Our real estate bookkeeping services go beyond data entry. We connect your accounting method to your actual business decisions, including cash flow planning, profitability by property, and proactive tax strategy. Whether you need monthly bookkeeping support or a full financial review, Truemeasureaccounting gives you the clarity to make better decisions. Schedule a free consultation and find out which accounting method is costing you money.
FAQ
What is the most common accounting method for real estate investors?
The cash method is the most common choice for small real estate investors because it is simple and easy to manage. Businesses with less than $31 million in average gross receipts typically qualify to use it.
When is the accrual method required for real estate businesses?
The accrual method is required for businesses with over $31 million in gross receipts, C corporations, and businesses that carry inventory.

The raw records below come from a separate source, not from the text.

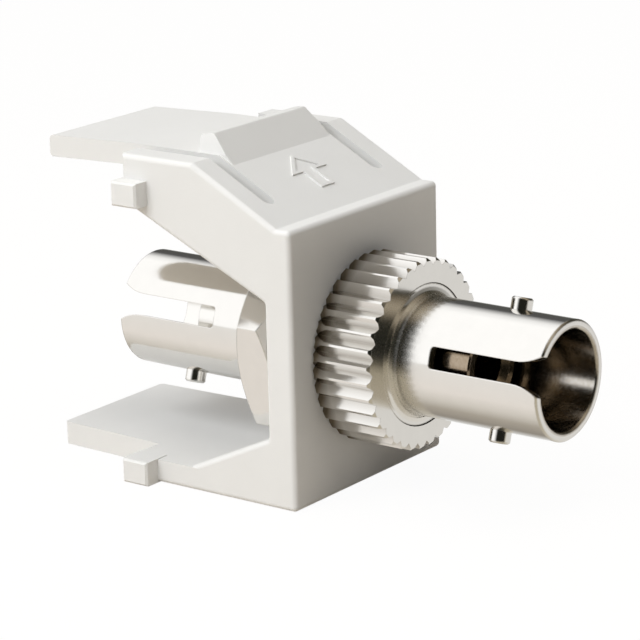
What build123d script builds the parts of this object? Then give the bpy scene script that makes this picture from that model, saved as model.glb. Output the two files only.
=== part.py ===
from build123d import *
import math
import os

# Snap-in fibre coupler: a moulded wall-plate housing that carries a straight-through bayonet
# adapter, clamped through its front plate by a hex flange behind and a knurled nut in front.
# The origin lies on the fibre axis, in the outer face of the front plate.
# -Y is the room side, +Y the cabling side and +Z is up. All lengths are millimetres.

# Driving sizes of the front plate and the walls
plate_width = 14.5
plate_height = 16.4
plate_thick = 1.9
wall_thick = 1.65
floor_thick = 1.4
boss_d = 11.5
boss_height = 0.9
edge_round = 0.3

# Driving sizes of the sloping roof and the latch arm
strip_depth = 1.0
roof_rise = 3.08
slope_end = 6.8
roof_thick = 1.3
arm_tip = 19.6
arm_drop = 0.22
arm_droop_start = 13.0
slot_width = 0.85
slot_start = 2.65

# Driving sizes of the catch wedge on the arm
wedge_toe = 5.85
wedge_run = 1.6
wedge_crown = 0.9
wedge_height = 1.15
wedge_heel_drop = 0.15
wedge_base_width = 9.2
wedge_top_width = 8.55
wedge_round = 0.2

# Driving sizes of the wings, the lugs and the tongue
wing_end = 11.95
window_top = 3.85
window_bottom = -4.15
wing_angle = 24.7
window_round = 0.25
wing_round = 0.15
lug_length = 1.85
lug_height = 1.45
lug_out = 1.05
lug_bevel = 0.12
upper_lug_drop = 1.4
tongue_tip = 19.6
tongue_root_width = 9.8
tongue_tip_width = 9.2
tip_round = 0.25

# Driving sizes of the adapter
adapter_turn = 18.0
barrel_d = 6.9
barrel_wall = 0.55
front_reach = 13.65
rear_reach = 15.85
cavity_depth = 8.65
shoulder_width = 0.65
thread_depth = 0.4
nut_clearance = 0.05
hole_clearance = 0.05
flange_flats = 11.0
flange_thick = 2.6
flange_turn = 2.0
flange_chamfer_angle = 30.0
spigot_d = 7.8
spigot_length = 3.55
rim_chamfer = 0.1

# Driving sizes of the key slots and the bayonet pins
key_width = 1.25
key_length = 7.1
key_lead = 1.65
key_flare = 0.5
pin_d = 1.24
pin_tip_d = 8.25
pin_setback = 3.85

# Driving sizes of the sleeve and its holders
sleeve_bore_d = 2.5
sleeve_wall = 0.35
sleeve_length = 11.4
sleeve_slit = 0.35
sleeve_clearance = 0.08
sleeve_end_play = 0.15
holder_d = 4.8
holder_setback = 5.1
ferrule_guide_clearance = 0.2
guide_lead = 0.35

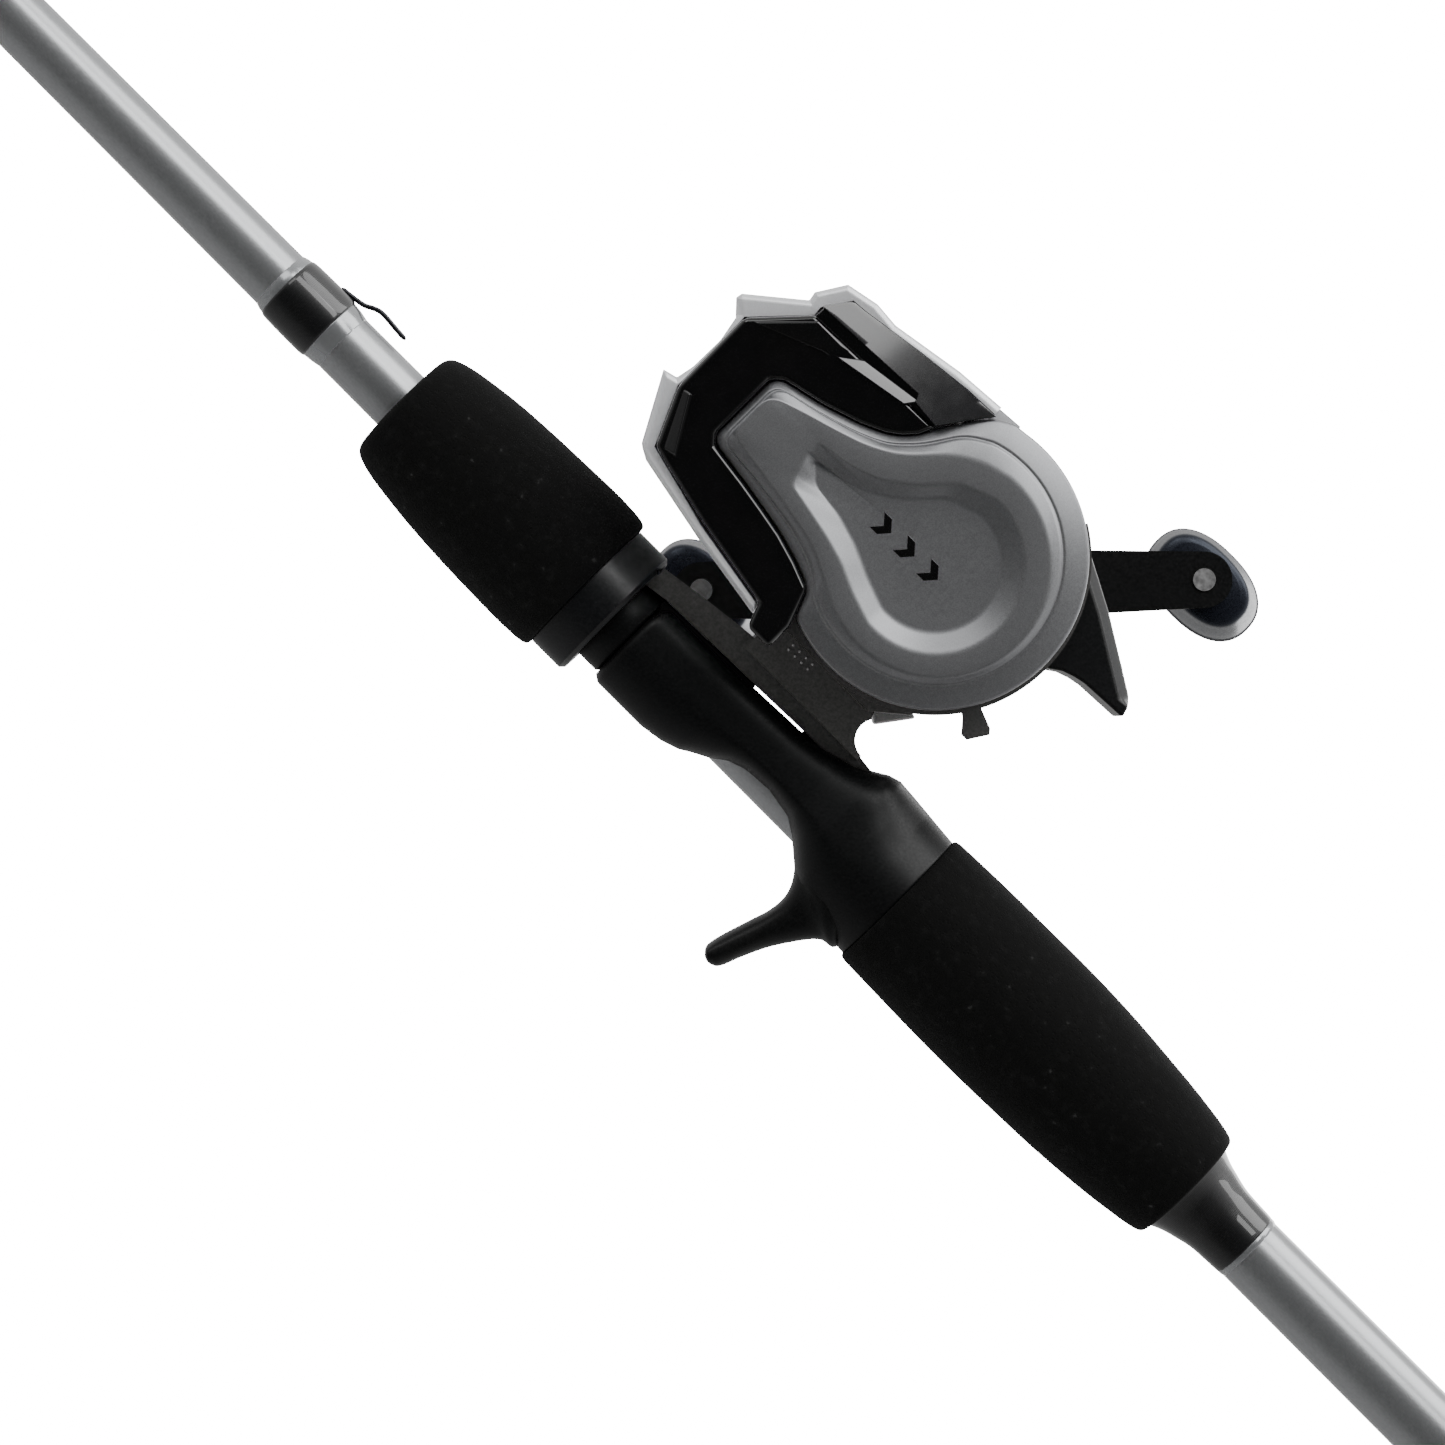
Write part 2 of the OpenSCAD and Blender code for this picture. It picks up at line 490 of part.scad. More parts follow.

It records income when earned and expenses when incurred, regardless of cash flow.
What is the difference between PCM and CCM in real estate development?
PCM recognizes income proportionally as a project progresses based on costs incurred, while CCM defers all income and expense recognition until the project is at least 95% complete. CCM gives developers more control over the tax year in which income is recognized.
Can residential builders use the completed contract method after 2025?
Yes. Under the OBBBA 2025 tax rules, residential construction contracts including condos and multifamily projects became eligible to use CCM starting july 1, 2025. This allows builders to defer income recognition until project completion.
How do I switch accounting methods for my real estate business?
Switching accounting methods requires IRS approval, typically filed using Form 3115. The process takes time, so planning the switch well before your target tax year is critical to avoid compliance issues.